What is data deduplication and what are the benefits?

With customer data continuously flowing in every day, efficacy and precision of your data management has never been more important. Data deduplication has emerged as a critical process for data managers and holds incredible potential in reshaping your data-driven efforts. After reading this blog you will understand, what data deduplication is, its multiple advantages, and how it can act as a transformative force for efficient data handling.

The Cost of Data Duplication

To understand why data deduplication is important we need to understand the negative effects of data duplication. 

Data duplication, also referred to as duplicate data, happens when multiple copies of the same piece of information or data exist within a dataset, database, or storage system. In other words, it occurs when identical or very similar data entries are present in more than one location within the same or different datasets. Data duplication can occur for various reasons, such as human errors during data entry, technical glitches, integration of data from multiple sources, and more.

Data duplication can have several negative consequences, including:

Wasted Storage: Storing multiple copies of the same data consumes valuable storage space, leading to inefficiencies and increased costs.
Data Inconsistencies: Duplicate data can lead to inconsistencies and discrepancies in analysis and reporting.
Reduced Data Quality: Duplicate data can distort the accuracy of data analysis, reporting, and decision-making.
Operational Inefficiencies: Duplicate customer records, for instance, can result in confusion and inefficiencies in customer relationship management.
Increased Maintenance Efforts: Managing and maintaining duplicate data can be time-consuming and resource-intensive.

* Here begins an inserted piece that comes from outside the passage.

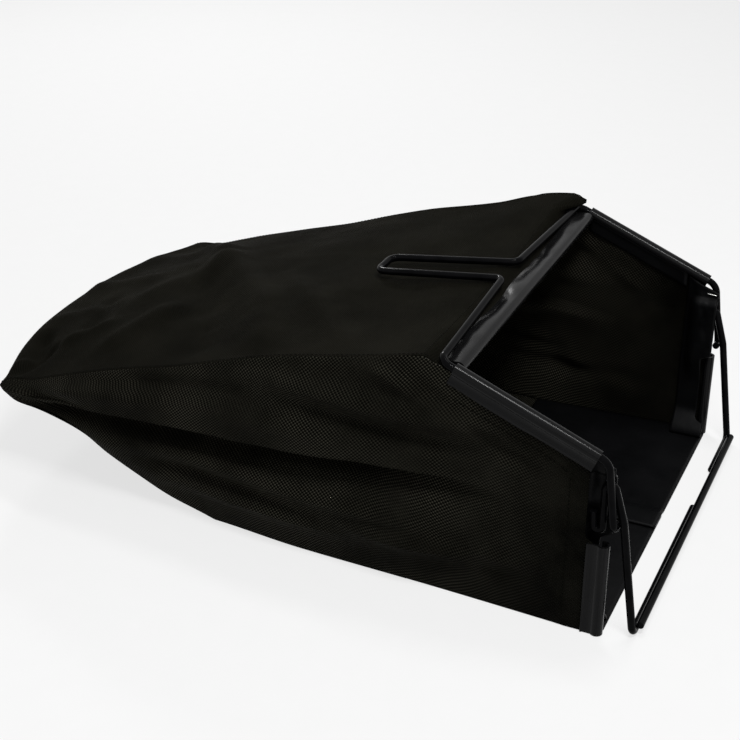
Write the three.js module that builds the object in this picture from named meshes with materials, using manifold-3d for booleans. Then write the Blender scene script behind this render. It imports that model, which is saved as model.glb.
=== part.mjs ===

To address these challenges and optimize data management, businesses often employ data deduplication techniques to identify and eliminate duplicate copies of data, ensuring that only one accurate instance of each piece of information is retained. Data deduplication contributes to efficient storage management, improved data quality, and streamlined operations.

What is Data Deduplication?

Data deduplication, often abbreviated as dedupe, involves the identification and elimination of duplicate copies of data. This ensures that only one instance of each unique piece of information is retained. By removing redundancies, data deduplication optimizes storage space and amplifies data accuracy. 

The primary goal of data deduplication is to optimize storage space, improve data management efficiency, and enhance data integrity. By identifying and removing redundant copies of the same data, organizations can reduce storage costs, streamline data access, and enhance overall data quality.

Optimized Storage Efficiency

Imagine housing multiple identical copies of the same data—it's just like keeping a cluttered closet with duplicates of your favorite shirt. This not only consumes valuable storage space but also complicates data management. Data deduplication eliminates this redundancy, maximizing storage efficiency and liberating precious resources.

Optimized storage efficiency is vital for cost savings and operational agility, enabling organizations to maximize resource utilization, enhance performance, and scale effectively, while minimizing complexity. It ensures efficient data management, allowing businesses to allocate resources strategically and maintain data integrity in a rapidly evolving digital landscape.

Cost Reduction and Efficiency Gains

Efficient data management translates into cost savings. By eliminating needless data duplication, you reduce the demand for additional storage infrastructure, which can result in substantial financial gains over time.

Accelerated Backups and Restorations

Deduped data leads to smaller datasets, leading to expedited backup and restoration processes. This is especially pivotal in disaster recovery scenarios where quick restoration of critical data can significantly minimize downtime and operational disruptions.

How Data Deduplication Works:

1. Chunking: Data is disassembled into small chunks or segments.

2. Hashing: A unique identifier, or hash, is generated for each data chunk.

3. Comparative Analysis: Hashes are compared to identify identical chunks of data.

4. Elimination: Duplicate data chunks are systematically eliminated, leaving behind only distinct information.

What’s The Difference? Data Deduplication vs Compression

While both data deduplication and compression serve as pillars of efficient data management, they achieve different results.

Data Deduplication: Focuses on pinpointing and eradicating duplicate data blocks.

Data Compression: Shrinks data size through encoding algorithms, optimizing storage capacity.

Real Life Benefits of Deduping Data: 

Maximizing Efficiency at Scale: A global e-commerce giant faced escalating storage costs due to the burden of redundant data. By embracing data deduplication, they managed to slice their storage expenses significantly, optimizing their data infrastructure.

Seamless Disaster Recovery: A financial institution harnessed data deduplication to streamline their disaster recovery processes. When faced with data loss, swift restoration was facilitated by the smaller, deduplicated datasets, minimizing disruptions.

Conclusion: Data Deduplication, A Winning Strategy

Data deduplication goes past technicality; it's a strategic approach to data management that streamlines operations, drives cost efficiencies, and bolsters data integrity. As the landscape of data-driven business continues to evolve, mastering the art of data deduplication is an essential part of data management toolbox as your business scales.